* WHAT THE TASK ASKS:
Your task is to return, exactly, the run of lines starting at the line holding "cad_parts[node].hide_render = cad_parts[node].hide_viewport" and ending at the line holding "GAP = 0.0003", both ends included and no other lines.

==== DATASET EXTRACT

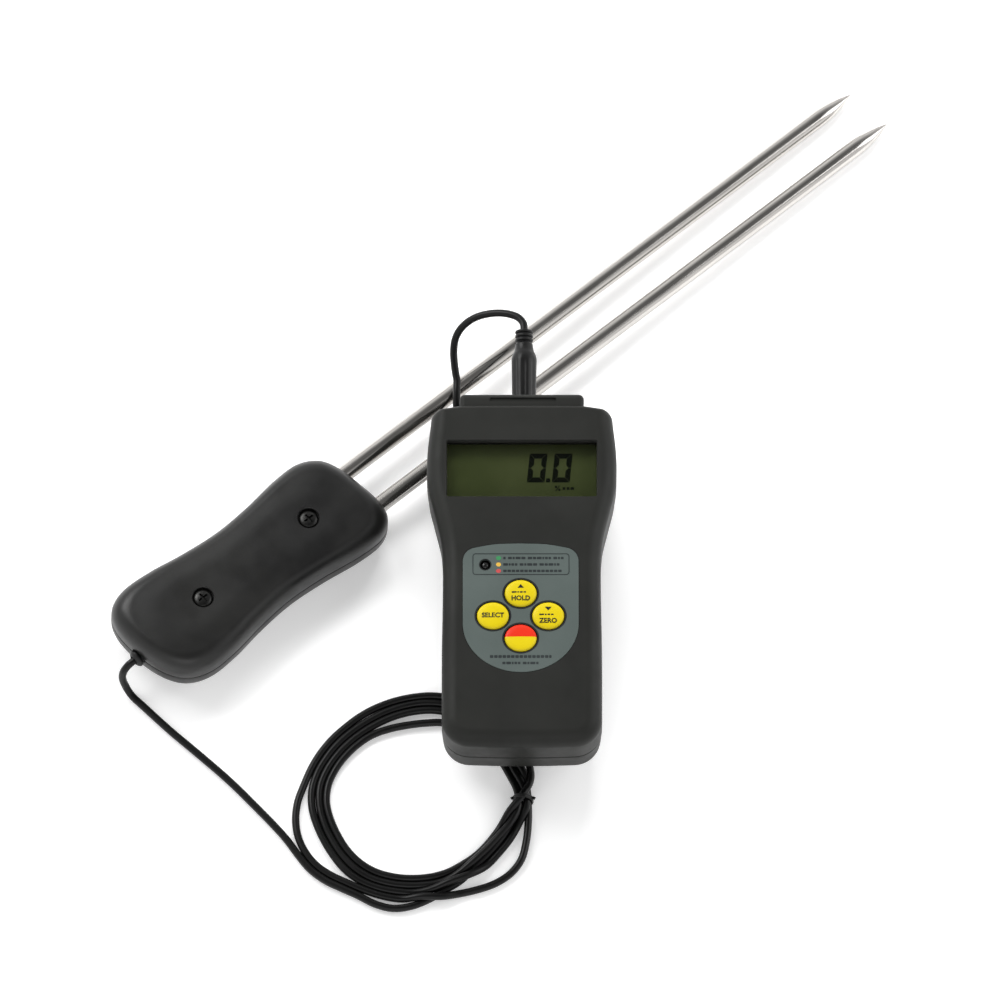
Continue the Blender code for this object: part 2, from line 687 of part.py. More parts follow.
def lead(looks):
    tube("cord_probe_run", smooth_curve(PROBE_RUN, 3), CORD_RADIUS, None, looks["cord"])
    tube("cord_meter_run", smooth_curve(METER_RUN, 2), CORD_RADIUS, None, looks["cord"])
    tube("cord_loop", smooth_curve(LOOP_RUN, 2), CORD_RADIUS, None, looks["cord"])
    inner, outer = COIL_RADII
    middle, half = (inner + outer) / 2, (outer - inner) / 2
    section = [(middle, COIL_HEIGHT), (outer - half * 0.45, COIL_HEIGHT), (outer, COIL_HEIGHT * 0.6)]
    section += [(outer, COIL_HEIGHT * 0.25), (outer - half * 0.4, 0.0), (inner + half * 0.4, 0.0)]
    section += [(inner, COIL_HEIGHT * 0.25), (inner, COIL_HEIGHT * 0.6), (inner + half * 0.45, COIL_HEIGHT)]
    section += [(middle, COIL_HEIGHT)]
    turned("cord_coil", section, None, looks["cord"], at=(*COIL_CENTRE, 0), sides=44)
    x0, y0 = COIL_CENTRE
    tie = box(
        "cord_tie",
        (x0 + inner - 0.0009, y0 - 0.0015, 0.0001),
        (x0 + outer + 0.0009, y0 + 0.0015, COIL_HEIGHT + 0.0010),
        None,
        looks["cord"],
    )
    low = (x0 + inner - GAP, y0 - 0.0030, -0.0010)
    boolean(tie, box("tie_cut", low, (x0 + outer + GAP, y0 + 0.0030, COIL_HEIGHT + GAP), None))


def plug(meter, looks):
    at = (SOCKET_X, 0, SOCKET_Z)
    face = BLOCK_Y[1] + GAP
    end = face + PLUG_BARREL
    barrel = [
        (0.0, end),
        (0.0026, end),
        (0.0034, end - 0.0008),
        (PLUG_RADIUS - 0.0002, end - 0.0028),
        (PLUG_RADIUS, end - 0.0060),
        (PLUG_RADIUS, face + 0.0006),
        (PLUG_RADIUS - 0.0004, face),
        (0.0, face),
    ]
    turned("plug_body", barrel, meter, looks["rubber"], "Y", at)
    collar = end + GAP
    relief = [(0.0, collar + PLUG_COLLAR), (0.0020, collar + PLUG_COLLAR)]
    for ring in (2, 1, 0):
        base = collar + PLUG_COLLAR * ring / 3
        relief += [(0.0029, base + 0.0012), (0.0029, base + 0.0006), (0.0024, base + 0.0003)]
    relief += [(0.0024, collar), (0.0, collar)]
    turned("plug_collar", relief, meter, looks["rubber"], "Y", at)
    pin = [(0.0, face - GAP), (0.0028, face - GAP), (0.0028, 0.0544), (0.0024, 0.0540), (0.0, 0.0540)]
    turned("plug_pin", pin, meter, looks["screw"], "Y", at)


def main():
    clear_scene()
    looks = {
        "case": material("case_grey", (0.055, 0.056, 0.053), 0.48),
        "black": material("black_plastic", (0.012, 0.012, 0.012), 0.45),
        "rubber": material("black_rubber", (0.014, 0.014, 0.015), 0.55),
        "cord": material("cord_black", (0.012, 0.012, 0.013), 0.42),
        "label": material("label_teal", (0.115, 0.150, 0.150), 0.40),
        "yellow": material("key_yellow", (0.80, 0.60, 0.02), 0.45),
        "red": material("key_red", (0.72, 0.05, 0.02), 0.45),
        "lcd": material("lcd_olive", (0.055, 0.062, 0.035), 0.30),
        "clear": material("clear_window", (0.60, 0.64, 0.58), 0.05),
        "lamp": material("lamp_dark", (0.03, 0.03, 0.03), 0.20),
        "board": material("board_green", (0.02, 0.15, 0.06), 0.50),
        "ivory": material("ivory_insulator", (0.65, 0.62, 0.52), 0.50),
        "battery": material("battery_jacket", (0.05, 0.10, 0.25), 0.30),
        "spring": material("nickel_contact", (0.62, 0.60, 0.56), 0.30, 1.0),
        "screw": material("screw_steel", (0.42, 0.41, 0.39), 0.35, 1.0),
        "needle": material("needle_steel", (0.62, 0.60, 0.58), 0.18, 1.0),
    }
    meter = frame_empty("meter_frame", METER_PLACE, (METER_PITCH, 0, 0))
    probe = frame_empty("probe_frame", PROBE_PLACE, (0, PROBE_DIP, PROBE_TURN))
    notch = socket_notch(meter)
    front_case(meter, looks["case"], notch)
    rear_case(meter, looks["case"], notch)
    battery_door(meter, looks["case"])
    end_block(meter, looks["case"])
    connector_socket(meter, looks["black"])
    display(meter, looks)
    label_plate(meter, looks["label"])
    keys(meter, looks)
    electronics(meter, looks)
    batteries(meter, looks)
    case_screws(meter, looks["screw"])
    handle_shell("handle_upper_shell", 1, probe, looks["black"])
    handle_shell("handle_lower_shell", -1, probe, looks["black"])
    needles(probe, looks["needle"])
    probe_inside(probe, looks)
    handle_screws(probe, looks["screw"])
    lead(looks)
    plug(meter, looks)


main()
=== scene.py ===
"""Looks of the soil moisture meter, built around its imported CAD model.

Metres, in the CAD's frame: +Z up, +Y from the meter's foot towards its head. The meter and the
probe each have a frame of their own, and their pieces are made in it and then placed.
"""

import math

import bmesh
import bpy
from mathutils import Euler, Matrix, Vector


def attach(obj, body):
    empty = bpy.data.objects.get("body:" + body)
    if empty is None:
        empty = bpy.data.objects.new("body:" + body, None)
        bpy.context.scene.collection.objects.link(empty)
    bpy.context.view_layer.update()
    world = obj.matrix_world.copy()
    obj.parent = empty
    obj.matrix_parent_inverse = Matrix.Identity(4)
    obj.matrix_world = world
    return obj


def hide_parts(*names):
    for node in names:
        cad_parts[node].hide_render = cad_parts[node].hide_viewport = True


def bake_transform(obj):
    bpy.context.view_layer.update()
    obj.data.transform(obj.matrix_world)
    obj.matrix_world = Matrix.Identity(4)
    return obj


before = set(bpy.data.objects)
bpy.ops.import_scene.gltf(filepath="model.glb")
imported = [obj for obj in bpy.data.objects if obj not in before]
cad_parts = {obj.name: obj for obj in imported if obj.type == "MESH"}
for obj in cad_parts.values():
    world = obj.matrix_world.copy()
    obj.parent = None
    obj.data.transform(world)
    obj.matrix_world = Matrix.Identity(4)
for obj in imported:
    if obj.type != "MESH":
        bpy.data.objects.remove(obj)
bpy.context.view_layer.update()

GAP = 0.0003

# The meter's own frame: x across, y from foot to head, z up from the back to the face.
METER_PLACE = (0.0068, -0.0623, 0.01038)
METER_PITCH = math.radians(2.9)
METER = Matrix.Translation(METER_PLACE) @ Matrix.Rotation(METER_PITCH, 4, "X")
METER_DEPTH = 0.0300
FOOT_Y = -0.0628
HEAD_Y = 0.0590
FOOT_HALF = 0.0271
SEAM_Z = 0.0138
WALL = 0.0022
FACE_ROUND = 0.0054
HEAD_SHARE = 0.35
BACK_ROUND = 0.0045
BACK_INSET = 0.0050
BLOCK_HALF = 0.0211
BLOCK_Y = (0.0520, 0.0630)
BLOCK_Z = (0.0045, 0.0283)
SOCKET_X = 0.0008
SOCKET_Z = 0.0155
SOCKET_BORE = 0.0061
SLOT = (0.0113, 0.0007, 0.0005, (0.0004, 0.0608))
SLOT_DEPTH = 0.0007
WINDOW_Y = 0.0355
WINDOW_HALF = (0.0254, 0.0099)
OPENING_RADIUS = 0.0009
FACE_CUT_Z = (0.0240, METER_DEPTH + 0.0020)
LCD_HALF = (0.0268, 0.0122)
LCD_Z = (0.0220, 0.0250)
BEZEL_Z = (0.0253, 0.0260)
LENS_Z = (0.0263, 0.0277)
FIGURE_Z = (LCD_Z[1] + 0.00004, LCD_Z[1] + 0.00010)
FIGURE_SIZE = (0.0060, 0.0103)
FIGURE_BAR = 0.00175
FIGURE_SLANT = 0.10
FIGURE_LEFTS = (0.0017, 0.0102)
FIGURE_FOOT = 0.0321
LABEL_X = -0.0004
LABEL_HALF = 0.0196
LABEL_TOP = 0.0085
LABEL_WAIST = -0.0200
LABEL_FOOT = -0.0374
LABEL_Z = (METER_DEPTH - 0.0004, METER_DEPTH + 0.0001)
PRINT_Z = (LABEL_Z[1] - 0.00002, LABEL_Z[1] + 0.00003)
INK_THICK = 0.00003
FOOT_ROWS = ((-0.0108, 0.0100, -0.0319, 0.00100, 5), (-0.0066, 0.0056, -0.0342, 0.00085, 8))
LEGEND_LEFTS = (-0.0079, -0.0063)
LEGEND_ROWS = (
    ("green", 0.00325, 0.0141, 3),
    ("amber", 0.00095, 0.0133, 4),
    ("red", -0.00135, 0.0137, 5),
)
KEY_RADIUS = 0.0048
KEY_STRETCH = 1.125
KEYS = {
    "key_hold": (-0.0004, -0.0094),
    "key_select": (-0.0098, -0.0174),
    "key_zero": (0.0089, -0.0174),
    "key_power": (-0.0004, -0.0253),
}
KEY_CROWN = ((0.0, 0.03082), (0.0016, 0.03080), (0.0030, 0.03073), (0.0040, 0.03060), (0.0044, 0.03045))
KEY_SPLIT = 0.0003
WORD_SIZE = 0.0023
LED_PLACE = (-0.0124, 0.0009)
LED_HOLE = 0.0018
LED_RIM = 0.0021
DOOR_HALF = 0.0212
DOOR_HEAD = -0.0083
DOOR_THICK = 0.0016
DOOR_GRIPS = 5
GRIP_HEAD = -0.0134
GRIP_PITCH = 0.0020
SCREW_SHANK = 0.0016
SCREW_POST = 0.0036
SCREW_RECESS = 0.0029
CASE_SCREWS = ((-0.0240, 0.0512), (0.0240, 0.0512), (-0.0212, -0.0015), (0.0212, -0.0015))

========

* RESULT FOR THIS EXERCISE:
        cad_parts[node].hide_render = cad_parts[node].hide_viewport = True


def bake_transform(obj):
    bpy.context.view_layer.update()
    obj.data.transform(obj.matrix_world)
    obj.matrix_world = Matrix.Identity(4)
    return obj


before = set(bpy.data.objects)
bpy.ops.import_scene.gltf(filepath="model.glb")
imported = [obj for obj in bpy.data.objects if obj not in before]
cad_parts = {obj.name: obj for obj in imported if obj.type == "MESH"}
for obj in cad_parts.values():
    world = obj.matrix_world.copy()
    obj.parent = None
    obj.data.transform(world)
    obj.matrix_world = Matrix.Identity(4)
for obj in imported:
    if obj.type != "MESH":
        bpy.data.objects.remove(obj)
bpy.context.view_layer.update()

GAP = 0.0003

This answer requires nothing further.